The first time I saw the movie, I knew what the last line was, so I had some idea of the ending, but I didn’t know anything else. Twenty minutes from the end, Rick gives Victor Laszlo the letters of transit. Renault emerges from the shadows to arrest him. And I remember thinking, “Holy shit! How the hell are they going to resolve this?” I wasn’t the only one. Even the screenwriters didn’t know, well after production began. All they did was devise the best ending of all time.

[This is a good time to stop reading, if you haven’t seen the movie, because spoilers are coming.]

We think Rick and Ilsa will take the letters of transit and leave. Ilsa thinks that, too. But that’s not what happens. Once at the airport, Rick informs Renault that Ilsa and Victor will be the ones leaving. This surprises Ilsa, Renault—and the audience. But this is Rick putting away his personal grievance for the greater good. This is him atoning for the sins of the past. This is also him entering the fray, as Laszlo tells him on the tarmac, in a line I use in the intro to my podcast: “Welcome back to the fight. This time, I know our side will win.” That line is spoken in December of 1941—for all we know, Japanese planes are bombing Pearl Harbor as Laszlo’s plane flies to Lisbon. If Rick represents America, this is America entering the war. And, remember, the movie came out in 1942! “Our side” winning was not a sure thing.

(Also: Rick told Victor that the letters of transit were not for sale at any price. At the end, he refuses to take Victor’s money—which both makes the comment about the letters not being for sale true, and also continues the running joke about Laszlo not being able to pay for his own drinks.)

The Resistance leader and his wife get on the plane. The plane taxis out to the strip. And then, the Nazi big wheel shows up! After warning him to put down the phone, Rick shoots and kills him. Renault explains how “unpleasant” this is going to be. “I’ll have to arrest you, of course.”
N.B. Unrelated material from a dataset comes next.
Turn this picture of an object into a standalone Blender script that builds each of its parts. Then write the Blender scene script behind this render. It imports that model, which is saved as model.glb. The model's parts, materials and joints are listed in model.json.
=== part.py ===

The plane takes off, heading for Lisbon. The couple makes it out of Casablanca. Rick wins his 10,000 franc bet with Renault. Then the police show up. And watching the movie, we prepare for Rick’s impending arrest. “Major Strasser has been shot,” Renault tells his charges. And there is a long, dramatic pause, before he delivers yet another of the film’s famous lines: “Round up the usual suspects.” With those five words, he lets Rick go free.

Renault—an unscrupulous lech who “blows with the wind,” a “poor, corrupt official” who exploits his authority by bedding desperate refugee women—has found his own way back to the light. He, too, is back in the fight. And he and Rick leave together, bound for the French garrison at Brazzaville, and adventures to come, and a continuation of what is already a beautiful friendship.

Watching the film again last night, there was something else I realized about Casablanca. No one wants to be in Morocco. Everyone wants to go to America. The word is spoken countless times: America, America, America. Rick is American but can’t go back to America, although he desperately wants to. America is the symbol of freedom, of safety, of security, of respite from the Third Reich. The entire black market of French Morocco revolves around guarantees of safe passage to America. It’s taken as a given that America is the land of the free. 

But now, somehow, 82 years after the release of Casablanca, this is no longer a given. Nazis are again on the rise—only this time, they’re not in Europe or North Africa but here, in America, among us. What would those supporting actors who fled the Third Reich have made of that? What would Rick have thought?

While helping dress his wound, Rick asks Victor if he thinks what he’s fighting for—that is, democracy, freedom, anti-fascism—is worth it. I leave you with Laszlo’s response: “You might as well question why we breathe. If we stop breathing, we’ll die. If we stop fighting our enemies, the world will die.”

The fundamental things apply, as time goes by.